> **The task**:
Using the data below, return the stretch from the line that contains "bake_transform(piece)" through the line that contains "return turned + np.array(centre, float)", both included, exactly as it stands and nothing beyond it.
-- Start Material supplied --
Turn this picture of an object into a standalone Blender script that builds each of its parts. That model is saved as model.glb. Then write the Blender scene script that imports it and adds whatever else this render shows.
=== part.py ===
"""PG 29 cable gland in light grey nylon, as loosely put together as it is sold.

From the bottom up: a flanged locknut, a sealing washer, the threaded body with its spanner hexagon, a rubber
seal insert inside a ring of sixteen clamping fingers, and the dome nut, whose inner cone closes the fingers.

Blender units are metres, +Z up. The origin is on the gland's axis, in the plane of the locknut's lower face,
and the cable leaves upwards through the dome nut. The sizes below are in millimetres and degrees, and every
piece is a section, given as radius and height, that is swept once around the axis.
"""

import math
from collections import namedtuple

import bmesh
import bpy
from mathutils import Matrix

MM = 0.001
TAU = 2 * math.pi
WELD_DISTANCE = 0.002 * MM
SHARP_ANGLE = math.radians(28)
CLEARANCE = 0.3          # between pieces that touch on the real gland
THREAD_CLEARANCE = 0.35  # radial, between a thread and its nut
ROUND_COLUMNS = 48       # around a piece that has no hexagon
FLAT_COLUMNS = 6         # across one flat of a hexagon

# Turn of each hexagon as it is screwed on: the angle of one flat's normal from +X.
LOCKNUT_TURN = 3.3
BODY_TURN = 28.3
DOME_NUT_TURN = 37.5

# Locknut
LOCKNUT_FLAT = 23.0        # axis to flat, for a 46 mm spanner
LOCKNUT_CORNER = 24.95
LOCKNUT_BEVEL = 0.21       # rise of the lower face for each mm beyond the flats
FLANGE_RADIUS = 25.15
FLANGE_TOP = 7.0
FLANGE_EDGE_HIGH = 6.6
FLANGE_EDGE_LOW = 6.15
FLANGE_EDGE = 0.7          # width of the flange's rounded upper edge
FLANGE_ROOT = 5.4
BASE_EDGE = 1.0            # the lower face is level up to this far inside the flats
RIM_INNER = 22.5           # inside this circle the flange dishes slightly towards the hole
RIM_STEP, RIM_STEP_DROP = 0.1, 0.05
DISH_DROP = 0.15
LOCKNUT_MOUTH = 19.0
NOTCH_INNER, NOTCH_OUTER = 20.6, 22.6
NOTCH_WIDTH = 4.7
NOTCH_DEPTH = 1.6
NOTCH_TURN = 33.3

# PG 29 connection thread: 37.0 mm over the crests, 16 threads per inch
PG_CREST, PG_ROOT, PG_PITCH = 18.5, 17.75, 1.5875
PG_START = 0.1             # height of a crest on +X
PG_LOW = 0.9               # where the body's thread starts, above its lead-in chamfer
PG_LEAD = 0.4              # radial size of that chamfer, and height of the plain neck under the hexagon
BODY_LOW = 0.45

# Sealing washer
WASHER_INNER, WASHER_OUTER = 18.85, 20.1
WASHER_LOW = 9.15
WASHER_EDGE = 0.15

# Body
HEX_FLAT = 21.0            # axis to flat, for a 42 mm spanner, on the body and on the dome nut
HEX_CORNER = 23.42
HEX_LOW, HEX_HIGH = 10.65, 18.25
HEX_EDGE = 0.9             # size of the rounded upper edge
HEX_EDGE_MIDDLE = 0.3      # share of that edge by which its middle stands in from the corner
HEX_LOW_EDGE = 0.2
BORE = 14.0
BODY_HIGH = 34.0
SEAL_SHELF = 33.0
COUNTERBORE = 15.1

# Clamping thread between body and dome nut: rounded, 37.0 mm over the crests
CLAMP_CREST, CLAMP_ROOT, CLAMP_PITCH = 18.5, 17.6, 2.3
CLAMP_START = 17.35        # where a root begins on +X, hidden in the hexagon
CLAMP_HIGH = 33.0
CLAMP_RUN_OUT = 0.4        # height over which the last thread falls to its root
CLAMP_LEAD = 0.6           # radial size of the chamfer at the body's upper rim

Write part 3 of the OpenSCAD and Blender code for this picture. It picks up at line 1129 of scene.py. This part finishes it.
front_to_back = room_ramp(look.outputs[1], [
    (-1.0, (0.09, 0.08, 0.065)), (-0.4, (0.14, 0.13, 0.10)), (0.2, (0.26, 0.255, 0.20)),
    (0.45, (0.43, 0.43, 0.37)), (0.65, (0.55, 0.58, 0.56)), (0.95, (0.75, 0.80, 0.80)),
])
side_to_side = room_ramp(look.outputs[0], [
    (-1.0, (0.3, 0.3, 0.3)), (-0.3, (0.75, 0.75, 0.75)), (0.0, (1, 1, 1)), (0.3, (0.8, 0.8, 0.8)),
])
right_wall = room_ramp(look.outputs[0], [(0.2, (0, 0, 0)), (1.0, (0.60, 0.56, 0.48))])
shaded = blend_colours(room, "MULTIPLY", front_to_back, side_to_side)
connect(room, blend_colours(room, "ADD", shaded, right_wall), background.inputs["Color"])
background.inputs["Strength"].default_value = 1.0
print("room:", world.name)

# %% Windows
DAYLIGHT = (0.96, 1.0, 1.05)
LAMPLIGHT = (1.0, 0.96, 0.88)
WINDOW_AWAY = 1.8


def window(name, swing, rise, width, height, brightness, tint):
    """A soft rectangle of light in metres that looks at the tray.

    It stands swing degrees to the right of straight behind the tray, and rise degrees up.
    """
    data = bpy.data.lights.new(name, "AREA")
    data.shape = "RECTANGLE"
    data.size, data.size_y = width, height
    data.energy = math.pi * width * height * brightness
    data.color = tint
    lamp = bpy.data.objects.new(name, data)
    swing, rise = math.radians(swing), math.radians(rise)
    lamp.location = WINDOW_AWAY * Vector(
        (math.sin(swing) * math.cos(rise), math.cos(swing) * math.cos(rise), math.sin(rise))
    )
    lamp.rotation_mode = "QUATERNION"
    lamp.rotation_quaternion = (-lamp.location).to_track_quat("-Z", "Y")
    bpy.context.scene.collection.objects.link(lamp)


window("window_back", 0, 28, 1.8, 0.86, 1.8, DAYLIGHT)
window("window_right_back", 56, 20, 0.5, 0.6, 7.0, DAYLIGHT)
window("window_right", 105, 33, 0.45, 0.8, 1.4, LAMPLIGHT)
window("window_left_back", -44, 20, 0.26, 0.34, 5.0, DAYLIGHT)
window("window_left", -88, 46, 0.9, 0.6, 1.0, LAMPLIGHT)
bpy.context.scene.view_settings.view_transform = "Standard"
-- End Material supplied --
-- Start Material supplied --
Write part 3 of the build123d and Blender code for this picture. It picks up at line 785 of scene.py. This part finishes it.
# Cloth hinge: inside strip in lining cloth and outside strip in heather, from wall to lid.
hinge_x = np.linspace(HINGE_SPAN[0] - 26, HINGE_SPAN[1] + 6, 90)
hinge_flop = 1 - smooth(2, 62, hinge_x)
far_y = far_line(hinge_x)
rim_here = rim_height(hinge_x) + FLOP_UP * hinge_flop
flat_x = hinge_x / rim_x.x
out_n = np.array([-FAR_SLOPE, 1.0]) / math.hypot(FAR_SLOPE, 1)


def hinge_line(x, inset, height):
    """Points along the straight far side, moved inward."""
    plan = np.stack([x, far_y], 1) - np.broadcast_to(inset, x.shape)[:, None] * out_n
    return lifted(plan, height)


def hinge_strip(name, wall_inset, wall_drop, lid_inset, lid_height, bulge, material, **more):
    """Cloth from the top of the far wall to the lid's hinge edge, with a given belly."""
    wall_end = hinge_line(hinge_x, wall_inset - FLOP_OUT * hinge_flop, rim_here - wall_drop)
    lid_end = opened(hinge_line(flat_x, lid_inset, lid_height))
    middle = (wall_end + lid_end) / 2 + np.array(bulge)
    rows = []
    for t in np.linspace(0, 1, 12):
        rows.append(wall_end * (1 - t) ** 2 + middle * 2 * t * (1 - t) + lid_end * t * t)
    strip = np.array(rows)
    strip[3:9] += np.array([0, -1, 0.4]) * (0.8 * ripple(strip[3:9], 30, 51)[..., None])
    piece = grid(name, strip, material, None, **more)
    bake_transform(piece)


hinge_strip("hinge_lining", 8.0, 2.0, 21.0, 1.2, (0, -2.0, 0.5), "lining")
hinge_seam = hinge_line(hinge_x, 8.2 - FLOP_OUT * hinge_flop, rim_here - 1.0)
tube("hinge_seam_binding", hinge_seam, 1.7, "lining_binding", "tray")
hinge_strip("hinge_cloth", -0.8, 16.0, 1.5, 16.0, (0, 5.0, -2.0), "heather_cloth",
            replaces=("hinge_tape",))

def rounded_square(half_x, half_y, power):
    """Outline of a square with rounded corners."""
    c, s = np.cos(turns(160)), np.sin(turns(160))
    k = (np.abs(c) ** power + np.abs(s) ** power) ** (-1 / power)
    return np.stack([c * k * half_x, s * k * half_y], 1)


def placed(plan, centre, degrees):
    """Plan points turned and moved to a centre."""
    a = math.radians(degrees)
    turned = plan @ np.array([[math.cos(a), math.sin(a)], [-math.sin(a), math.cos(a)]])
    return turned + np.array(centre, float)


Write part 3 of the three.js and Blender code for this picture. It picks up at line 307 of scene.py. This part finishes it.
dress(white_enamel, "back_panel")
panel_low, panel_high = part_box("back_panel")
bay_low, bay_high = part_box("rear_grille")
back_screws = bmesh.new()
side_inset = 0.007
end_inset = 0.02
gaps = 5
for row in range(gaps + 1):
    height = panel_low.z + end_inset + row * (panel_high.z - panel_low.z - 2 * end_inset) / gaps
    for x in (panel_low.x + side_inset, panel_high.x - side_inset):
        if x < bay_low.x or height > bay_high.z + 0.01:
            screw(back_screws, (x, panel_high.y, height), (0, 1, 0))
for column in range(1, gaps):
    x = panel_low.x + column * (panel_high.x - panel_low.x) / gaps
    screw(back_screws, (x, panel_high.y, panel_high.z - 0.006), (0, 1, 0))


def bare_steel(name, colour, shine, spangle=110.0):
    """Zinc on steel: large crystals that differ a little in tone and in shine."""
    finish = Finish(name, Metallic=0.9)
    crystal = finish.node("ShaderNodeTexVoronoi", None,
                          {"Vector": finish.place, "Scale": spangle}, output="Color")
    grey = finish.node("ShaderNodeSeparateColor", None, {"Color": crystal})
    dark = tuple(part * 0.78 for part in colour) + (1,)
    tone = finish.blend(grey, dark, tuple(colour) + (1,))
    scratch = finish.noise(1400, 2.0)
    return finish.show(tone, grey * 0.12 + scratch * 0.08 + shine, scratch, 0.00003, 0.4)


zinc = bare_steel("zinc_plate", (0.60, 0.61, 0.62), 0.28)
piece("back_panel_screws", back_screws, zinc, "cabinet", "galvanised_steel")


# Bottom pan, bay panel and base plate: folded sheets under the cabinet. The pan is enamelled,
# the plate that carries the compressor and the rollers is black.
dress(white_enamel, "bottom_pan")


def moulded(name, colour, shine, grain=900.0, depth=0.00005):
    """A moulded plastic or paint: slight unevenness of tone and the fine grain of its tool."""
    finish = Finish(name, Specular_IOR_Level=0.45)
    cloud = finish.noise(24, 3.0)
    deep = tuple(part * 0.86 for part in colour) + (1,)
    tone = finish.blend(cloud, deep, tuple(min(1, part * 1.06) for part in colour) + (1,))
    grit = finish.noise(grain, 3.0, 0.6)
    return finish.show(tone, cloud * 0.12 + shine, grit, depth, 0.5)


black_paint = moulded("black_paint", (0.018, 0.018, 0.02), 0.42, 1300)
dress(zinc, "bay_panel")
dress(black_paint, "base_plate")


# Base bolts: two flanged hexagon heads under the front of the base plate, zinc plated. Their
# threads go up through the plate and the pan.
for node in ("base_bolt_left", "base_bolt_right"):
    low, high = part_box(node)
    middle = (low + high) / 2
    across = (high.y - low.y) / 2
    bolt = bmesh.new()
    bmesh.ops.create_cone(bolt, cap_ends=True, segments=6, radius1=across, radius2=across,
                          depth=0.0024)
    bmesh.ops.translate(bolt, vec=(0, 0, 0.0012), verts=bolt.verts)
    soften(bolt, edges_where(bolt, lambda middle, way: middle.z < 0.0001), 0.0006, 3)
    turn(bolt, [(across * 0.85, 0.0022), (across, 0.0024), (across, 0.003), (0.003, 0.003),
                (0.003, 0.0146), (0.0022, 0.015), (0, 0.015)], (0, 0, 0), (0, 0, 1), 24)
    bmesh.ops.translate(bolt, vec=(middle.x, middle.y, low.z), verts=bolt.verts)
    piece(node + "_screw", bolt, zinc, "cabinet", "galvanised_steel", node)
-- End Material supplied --
> **Result of this task**:
    bake_transform(piece)


hinge_strip("hinge_lining", 8.0, 2.0, 21.0, 1.2, (0, -2.0, 0.5), "lining")
hinge_seam = hinge_line(hinge_x, 8.2 - FLOP_OUT * hinge_flop, rim_here - 1.0)
tube("hinge_seam_binding", hinge_seam, 1.7, "lining_binding", "tray")
hinge_strip("hinge_cloth", -0.8, 16.0, 1.5, 16.0, (0, 5.0, -2.0), "heather_cloth",
            replaces=("hinge_tape",))

def rounded_square(half_x, half_y, power):
    """Outline of a square with rounded corners."""
    c, s = np.cos(turns(160)), np.sin(turns(160))
    k = (np.abs(c) ** power + np.abs(s) ** power) ** (-1 / power)
    return np.stack([c * k * half_x, s * k * half_y], 1)


def placed(plan, centre, degrees):
    """Plan points turned and moved to a centre."""
    a = math.radians(degrees)
    turned = plan @ np.array([[math.cos(a), math.sin(a)], [-math.sin(a), math.cos(a)]])
    return turned + np.array(centre, float)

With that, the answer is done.